**REQUIRED WORK:** Exactly the lines from the one containing "Keep writing the" through the one containing "PAST = 1 * MM" must be returned; include both ends and nothing else.

**TASK DATA:**

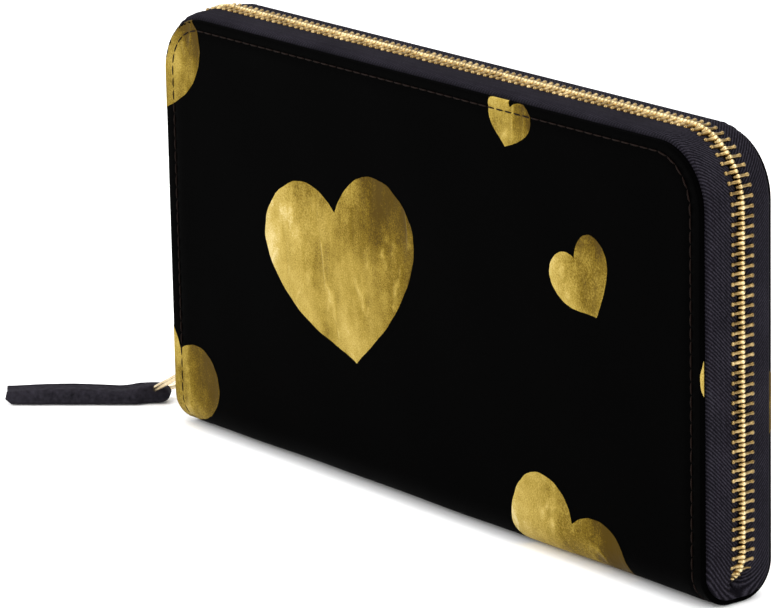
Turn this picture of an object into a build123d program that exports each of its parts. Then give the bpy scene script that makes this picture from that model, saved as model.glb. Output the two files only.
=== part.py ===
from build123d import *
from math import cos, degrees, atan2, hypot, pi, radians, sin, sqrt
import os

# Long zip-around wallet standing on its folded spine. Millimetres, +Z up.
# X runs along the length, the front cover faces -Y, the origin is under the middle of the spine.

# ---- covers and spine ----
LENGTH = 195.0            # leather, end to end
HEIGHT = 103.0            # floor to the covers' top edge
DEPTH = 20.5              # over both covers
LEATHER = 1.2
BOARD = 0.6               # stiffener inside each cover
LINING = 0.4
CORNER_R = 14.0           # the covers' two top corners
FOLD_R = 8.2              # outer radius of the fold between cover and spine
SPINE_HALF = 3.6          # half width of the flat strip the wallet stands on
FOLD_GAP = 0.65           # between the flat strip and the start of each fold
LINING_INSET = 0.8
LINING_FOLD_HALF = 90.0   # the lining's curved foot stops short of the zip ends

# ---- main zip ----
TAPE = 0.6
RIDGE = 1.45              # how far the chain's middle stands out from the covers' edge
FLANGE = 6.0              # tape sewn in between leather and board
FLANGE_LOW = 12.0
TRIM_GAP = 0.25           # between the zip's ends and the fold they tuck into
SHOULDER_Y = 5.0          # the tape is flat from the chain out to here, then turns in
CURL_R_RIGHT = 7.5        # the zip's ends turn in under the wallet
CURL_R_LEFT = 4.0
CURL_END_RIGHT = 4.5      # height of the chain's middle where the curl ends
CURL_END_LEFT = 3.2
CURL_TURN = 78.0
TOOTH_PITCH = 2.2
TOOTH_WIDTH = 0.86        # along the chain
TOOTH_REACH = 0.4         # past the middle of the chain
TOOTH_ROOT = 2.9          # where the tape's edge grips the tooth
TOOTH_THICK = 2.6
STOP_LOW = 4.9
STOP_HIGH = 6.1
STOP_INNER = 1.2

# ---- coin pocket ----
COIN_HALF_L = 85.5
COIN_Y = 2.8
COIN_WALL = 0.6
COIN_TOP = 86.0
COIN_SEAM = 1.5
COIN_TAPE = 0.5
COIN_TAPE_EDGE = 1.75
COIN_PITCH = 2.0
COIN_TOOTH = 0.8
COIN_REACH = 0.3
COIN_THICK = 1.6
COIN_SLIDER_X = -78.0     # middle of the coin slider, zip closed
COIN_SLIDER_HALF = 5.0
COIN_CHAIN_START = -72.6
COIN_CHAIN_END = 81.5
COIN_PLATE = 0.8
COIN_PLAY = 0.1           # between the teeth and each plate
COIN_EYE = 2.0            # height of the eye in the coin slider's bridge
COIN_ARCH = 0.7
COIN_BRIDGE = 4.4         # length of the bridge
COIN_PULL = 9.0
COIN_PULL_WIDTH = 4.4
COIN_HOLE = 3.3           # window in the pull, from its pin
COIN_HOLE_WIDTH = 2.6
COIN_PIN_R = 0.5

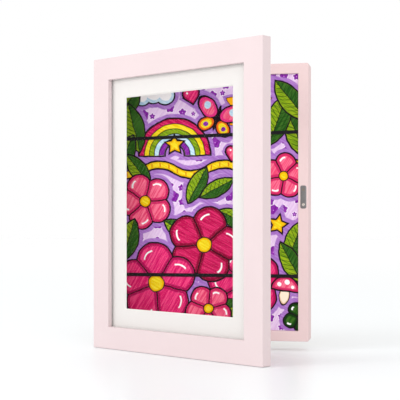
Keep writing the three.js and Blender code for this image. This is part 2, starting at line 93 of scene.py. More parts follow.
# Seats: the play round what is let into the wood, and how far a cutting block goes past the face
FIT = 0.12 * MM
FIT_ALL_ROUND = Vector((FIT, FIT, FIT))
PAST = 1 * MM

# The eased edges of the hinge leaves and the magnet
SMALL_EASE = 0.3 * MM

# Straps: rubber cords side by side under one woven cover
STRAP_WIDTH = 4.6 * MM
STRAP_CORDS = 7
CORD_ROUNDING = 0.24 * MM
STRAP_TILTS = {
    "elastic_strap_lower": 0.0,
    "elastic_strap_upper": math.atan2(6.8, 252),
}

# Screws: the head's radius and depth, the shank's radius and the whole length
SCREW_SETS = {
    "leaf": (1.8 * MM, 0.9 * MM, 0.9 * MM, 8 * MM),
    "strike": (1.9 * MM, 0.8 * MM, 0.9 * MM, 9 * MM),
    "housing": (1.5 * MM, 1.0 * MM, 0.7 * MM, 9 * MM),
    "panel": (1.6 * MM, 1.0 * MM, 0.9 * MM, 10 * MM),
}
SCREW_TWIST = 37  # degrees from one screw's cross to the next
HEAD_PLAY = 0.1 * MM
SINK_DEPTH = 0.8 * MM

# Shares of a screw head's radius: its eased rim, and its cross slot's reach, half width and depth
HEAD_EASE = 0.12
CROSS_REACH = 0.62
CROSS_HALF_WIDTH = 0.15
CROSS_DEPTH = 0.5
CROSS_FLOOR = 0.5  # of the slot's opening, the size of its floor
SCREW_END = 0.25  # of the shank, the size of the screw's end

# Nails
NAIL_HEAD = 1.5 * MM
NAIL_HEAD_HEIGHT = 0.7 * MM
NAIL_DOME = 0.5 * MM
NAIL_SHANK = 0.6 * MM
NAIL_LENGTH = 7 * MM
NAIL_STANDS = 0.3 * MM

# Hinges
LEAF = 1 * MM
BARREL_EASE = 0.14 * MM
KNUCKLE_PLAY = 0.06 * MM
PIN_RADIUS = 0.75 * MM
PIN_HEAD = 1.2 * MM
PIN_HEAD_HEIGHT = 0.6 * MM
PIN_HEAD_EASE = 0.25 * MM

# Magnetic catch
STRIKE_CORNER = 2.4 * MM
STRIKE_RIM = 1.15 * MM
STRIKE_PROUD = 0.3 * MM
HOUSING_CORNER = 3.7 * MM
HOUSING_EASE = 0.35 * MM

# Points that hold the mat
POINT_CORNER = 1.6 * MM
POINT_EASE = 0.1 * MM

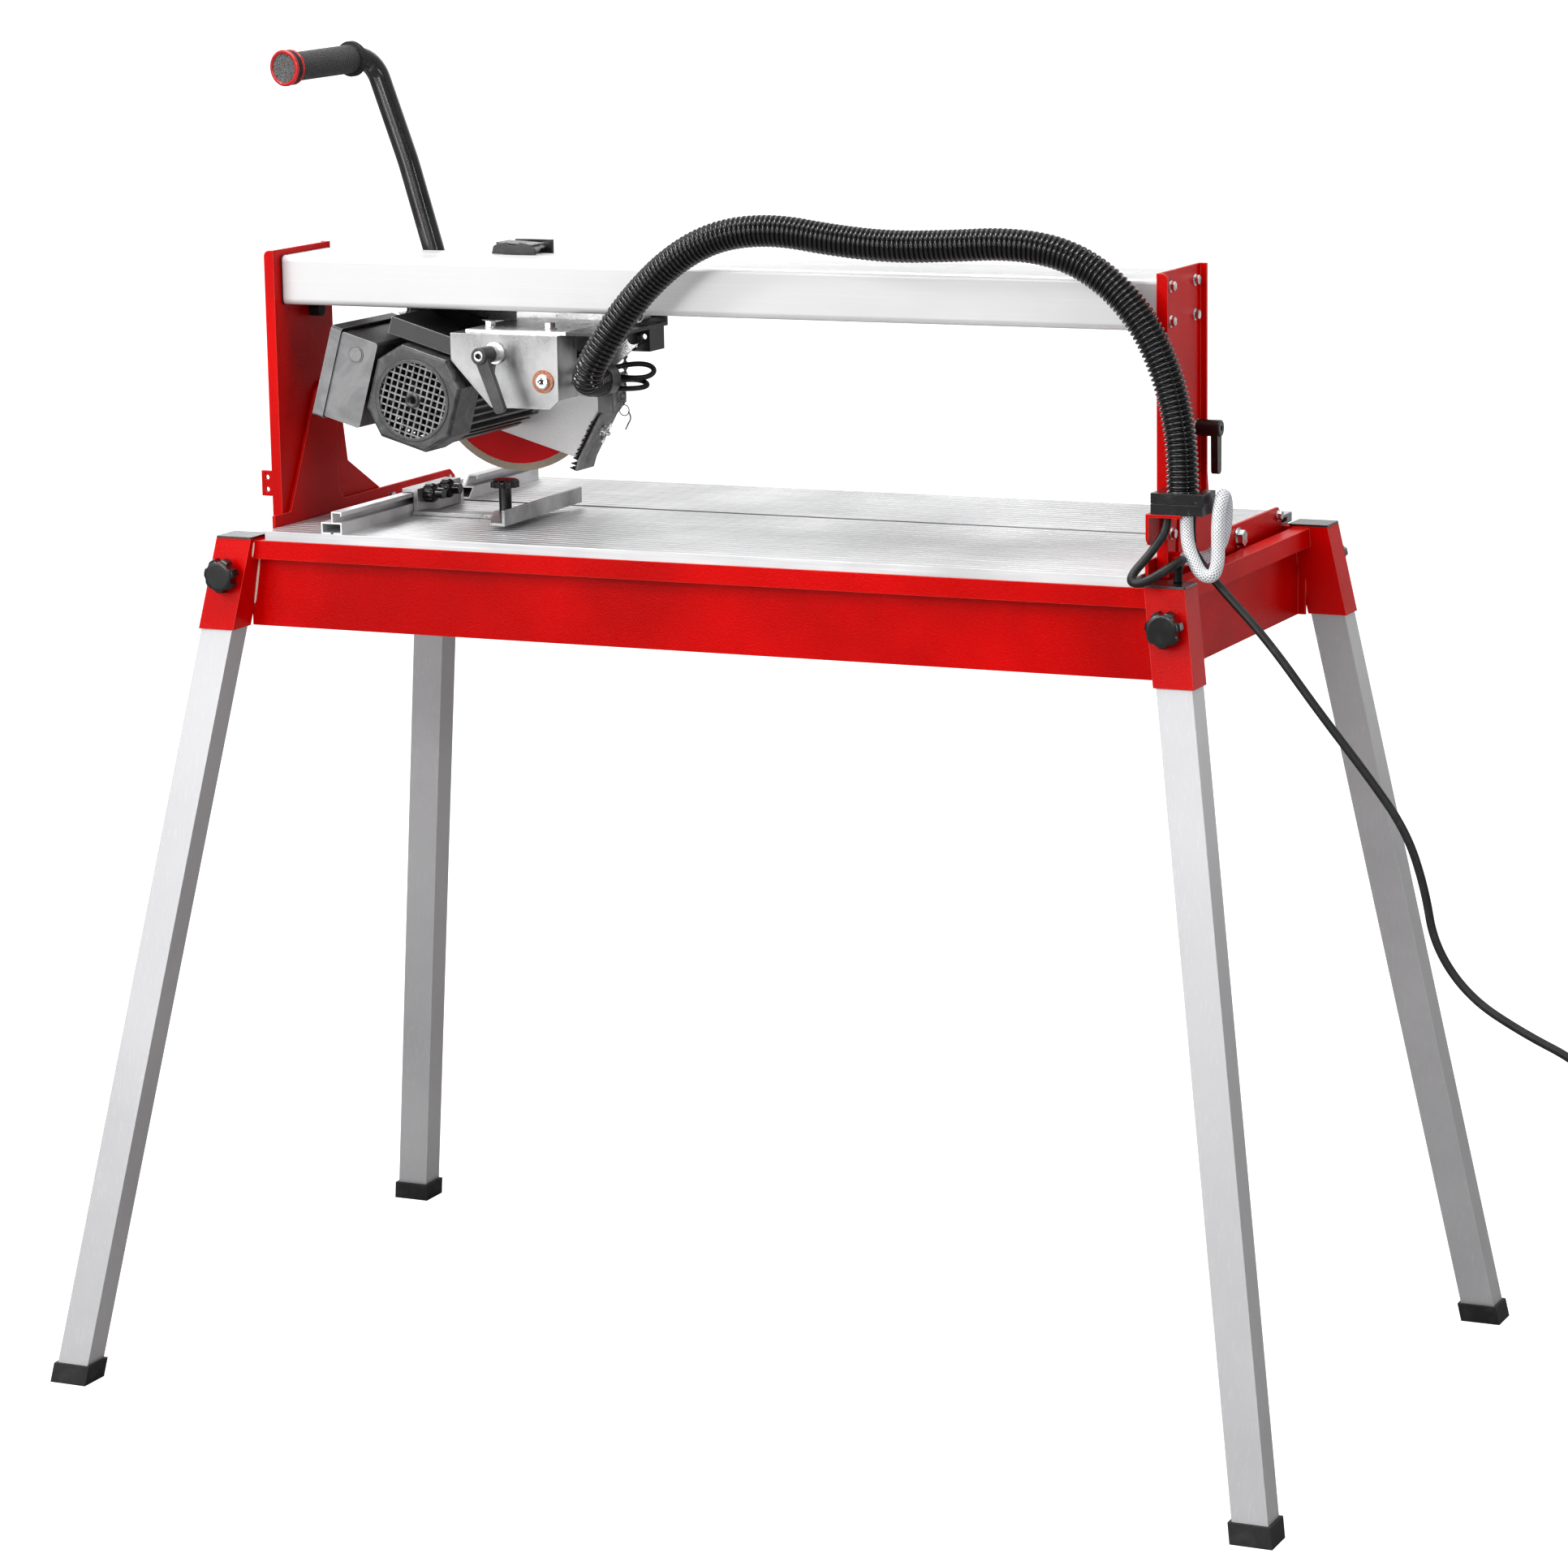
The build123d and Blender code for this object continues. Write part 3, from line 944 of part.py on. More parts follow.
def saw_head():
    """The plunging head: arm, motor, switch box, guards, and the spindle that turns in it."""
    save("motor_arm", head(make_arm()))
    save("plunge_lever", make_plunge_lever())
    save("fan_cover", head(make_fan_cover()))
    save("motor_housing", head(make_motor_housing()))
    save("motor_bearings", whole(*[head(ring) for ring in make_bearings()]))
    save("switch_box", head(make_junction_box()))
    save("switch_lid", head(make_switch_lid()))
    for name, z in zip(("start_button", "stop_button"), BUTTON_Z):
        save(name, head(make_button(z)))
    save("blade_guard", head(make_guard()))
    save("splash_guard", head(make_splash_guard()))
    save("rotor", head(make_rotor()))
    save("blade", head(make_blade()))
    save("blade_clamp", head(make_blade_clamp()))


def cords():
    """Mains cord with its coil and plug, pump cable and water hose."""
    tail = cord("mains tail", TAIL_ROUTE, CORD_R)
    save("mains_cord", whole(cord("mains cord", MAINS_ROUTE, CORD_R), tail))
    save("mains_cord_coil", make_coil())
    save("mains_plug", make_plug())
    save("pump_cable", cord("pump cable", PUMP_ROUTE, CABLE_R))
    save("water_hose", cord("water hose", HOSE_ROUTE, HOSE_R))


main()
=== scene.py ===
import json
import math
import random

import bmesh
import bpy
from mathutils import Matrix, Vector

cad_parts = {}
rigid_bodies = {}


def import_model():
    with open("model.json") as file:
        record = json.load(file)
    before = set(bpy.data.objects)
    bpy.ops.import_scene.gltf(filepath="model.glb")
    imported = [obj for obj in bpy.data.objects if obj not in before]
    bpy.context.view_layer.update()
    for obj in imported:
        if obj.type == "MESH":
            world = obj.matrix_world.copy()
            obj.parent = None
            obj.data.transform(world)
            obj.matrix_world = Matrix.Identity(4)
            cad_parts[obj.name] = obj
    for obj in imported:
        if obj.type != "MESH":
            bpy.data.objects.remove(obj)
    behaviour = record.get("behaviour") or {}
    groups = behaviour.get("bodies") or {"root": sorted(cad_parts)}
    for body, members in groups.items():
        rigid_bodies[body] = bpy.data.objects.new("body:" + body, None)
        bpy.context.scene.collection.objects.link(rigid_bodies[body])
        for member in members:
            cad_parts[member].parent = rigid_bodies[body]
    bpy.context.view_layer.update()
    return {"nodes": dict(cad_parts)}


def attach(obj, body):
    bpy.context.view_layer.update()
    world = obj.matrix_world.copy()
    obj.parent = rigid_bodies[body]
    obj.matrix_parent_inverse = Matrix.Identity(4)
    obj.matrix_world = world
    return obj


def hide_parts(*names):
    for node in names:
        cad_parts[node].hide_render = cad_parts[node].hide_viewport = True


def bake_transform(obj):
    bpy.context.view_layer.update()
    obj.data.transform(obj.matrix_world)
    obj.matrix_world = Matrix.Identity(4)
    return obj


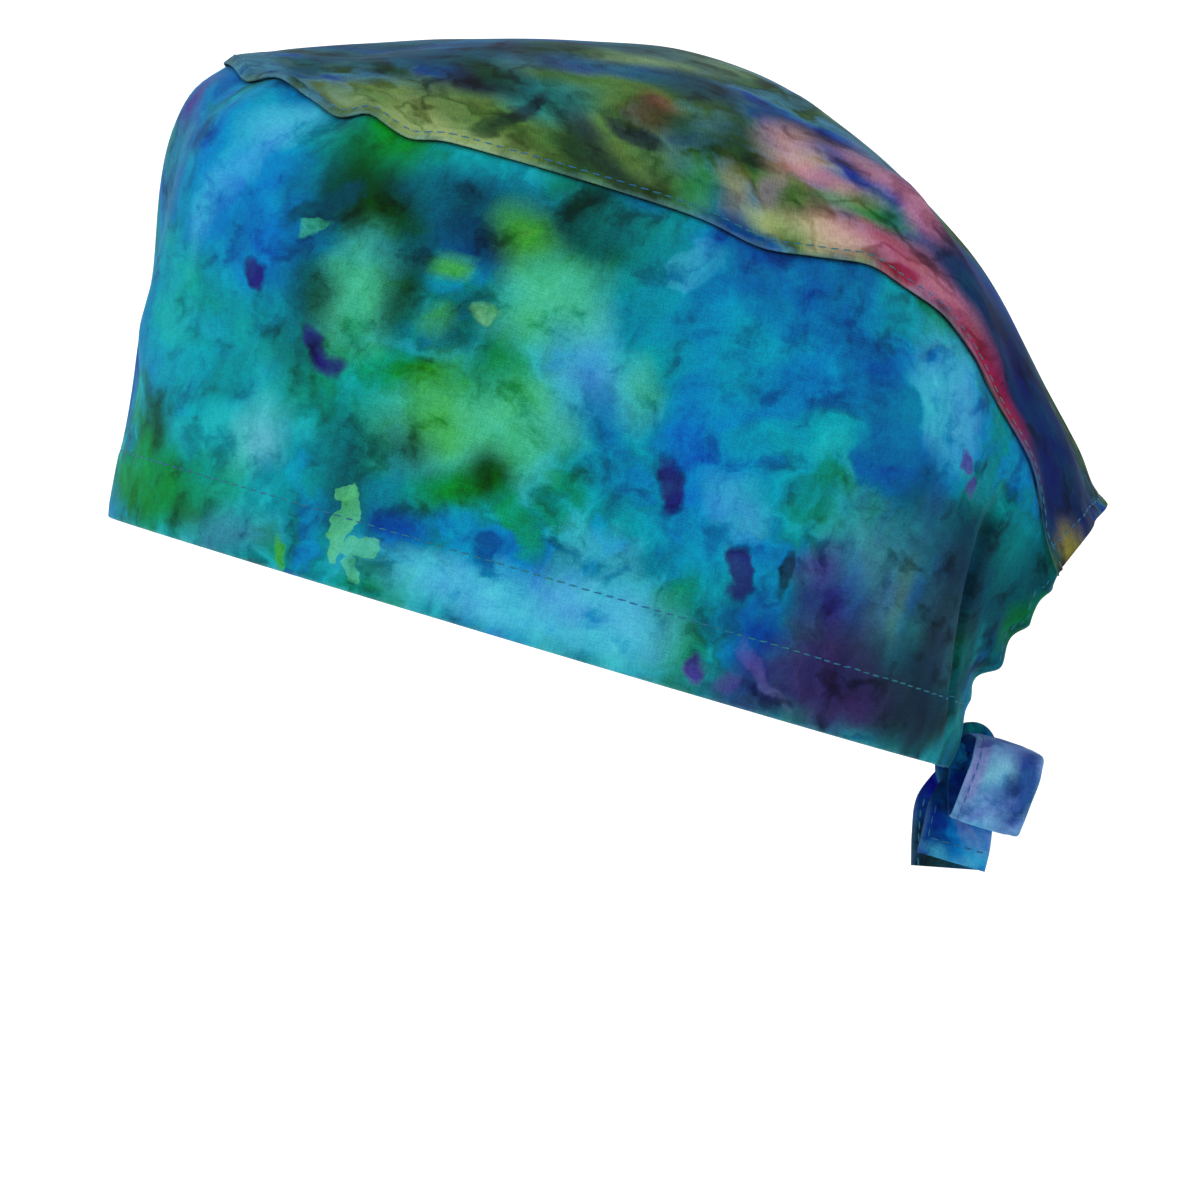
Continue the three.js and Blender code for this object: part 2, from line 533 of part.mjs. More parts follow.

**FINISHED EXERCISE:**
Keep writing the three.js and Blender code for this image. This is part 2, starting at line 93 of scene.py. More parts follow.
# Seats: the play round what is let into the wood, and how far a cutting block goes past the face
FIT = 0.12 * MM
FIT_ALL_ROUND = Vector((FIT, FIT, FIT))
PAST = 1 * MM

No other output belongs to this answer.